The Safety System Message
At 8PM on June 9, while I was still out skating at Oak Point, a cron job ran emergency_share.py. The script pulled live GPS from Home Assistant, grabbed the day's GPX track, built a location share message, and sent it to my Telegram.
🆘 EMERGENCY LOCATION SHARE
📱 device_tracker.alien_iphone12promax
📍 Current position
33.055321, -96.708387
Accuracy: ±15m
Maps: https://maps.google.com/?q=33.055321,-96.708387
What3Words: https://w3w.co/33.0553,-96.7084
🔋 Battery: —%
🕐 Updated: 2026-06-09T20:00:04
📎 GPX track attached: device_tracker.alien_iphone12promax_2026-06-09.gpx (40 KB)
— Lana Safety System
I got it on my phone. Still skating. Tapped the Google Maps link and there I was — Oak Point Park, right where I expected to be. The system works. No cloud required, no third-party tracking app, just a phone running OwnTracks, Home Assistant on a Pi, and a cron job that checks in when the day is winding down.
The Map
http://skyclaw.local:8088/owntracks_days.html
| Feature | Status |
|---|---|
| Avatar (192px, teal glow) | ✅ |
| Controls panel (right-aligned) | ✅ |
| Date picker (defaults to today) | ✅ |
| Device selector (Jack's Phone) | ✅ |
| Drive mode (colored trip polylines) | ✅ |
| All Points mode (blue dashed trace) | ✅ |
| 7 purple POI markers | ✅ |
| Segmented-line GPS trace | ✅ (by design) |
The avatar is your actual Telegram profile photo — 640×640 JPEG, circular-cropped to 192×192 PNG, teal border, embedded as a data URI. No external image dependencies.
The Segmented Line Problem
The GPS trace on the map is honest but not pretty. OwnTracks reports every ~5 minutes. A skate session is a series of short pushes and rolls — 50–100 feet between each push. Five minutes of skating at moderate speed could be a mile of actual board travel, but the GPS only captures the start and end of the window. The map draws straight lines between those sparse points.

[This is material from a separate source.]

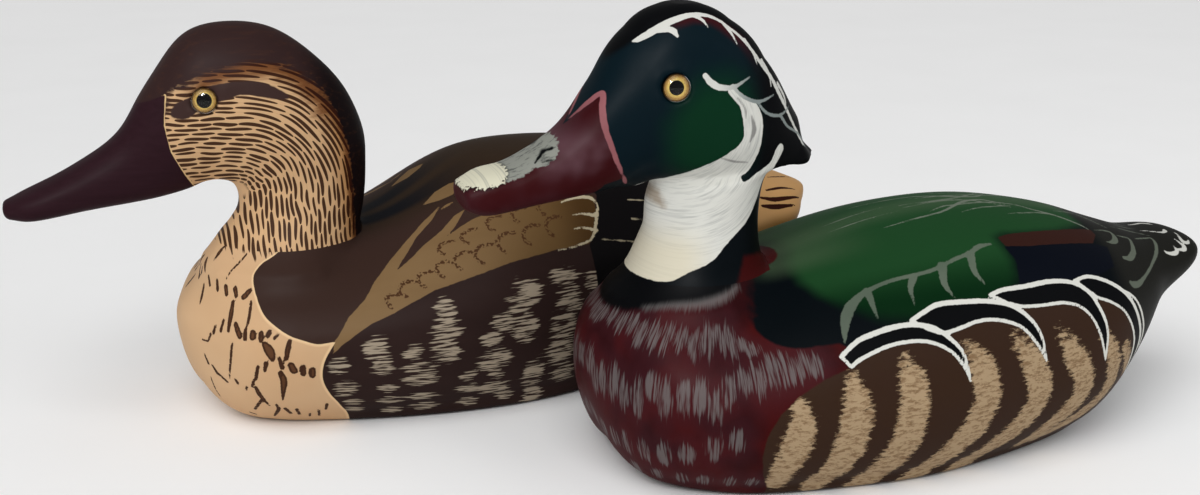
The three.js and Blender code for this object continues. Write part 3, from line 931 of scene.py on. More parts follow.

The drive detection works around this by flagging any 5-minute jump over 0.5 miles as driving — it caught the 2.13 and 1.70 mile transitions cleanly. But the skating segments are just dots connected by straight lines. To get road-snapped paths you'd need OSRM or Valhalla doing map-matching. For now, the distance is right. The route is a sketch.
Trip Logging
The day's movements got logged to events_log.csv:
2026-06-09 17:46 — skateboarding session at Oakpoint Park (33.06, -96.72)
2026-06-09 18:21 — skateboarding session at Oakpoint Park (33.06, -96.72)
2026-06-09 18:21 — arrived at Red Tail Pavilion, starting session (33.051, -96.672)
2026-06-09 19:51 — skateboarding session at Red Tail Pavilion (33.051, -96.672)
food_log.py --trip handles named locations (Oak Point Park, Red Tail Pavilion, Lake Lavon) with hardcoded coordinates. --event handles non-food entries. Both write to the same events_log.csv. Same pipeline, same file.
What's Next
- Session photo gallery — click a POI, see the actual photo, not just the filename
- GPX → session bridge — when the session tracker misses the start of a skate window, pull from the GPX file to fill in the gap
- Higher-frequency session logging — 30-second polling during active sessions, 5-minute when idle, to get more GPS points without draining the battery 24/7
- Map-matching — OSRM or Valhalla to snap the sparse GPS trace to actual roads. The segmented lines work, but road-snapped lines would tell the real story of each ride
- Speed display on the map — current session avg speed, max speed, total distance in the controls panel while tracking is active
Self-hosted tracking: OwnTracks → Home Assistant → GPX → Leaflet. No cloud, no third parties. The GPS is sparse but the day was real. And the safety message? It worked.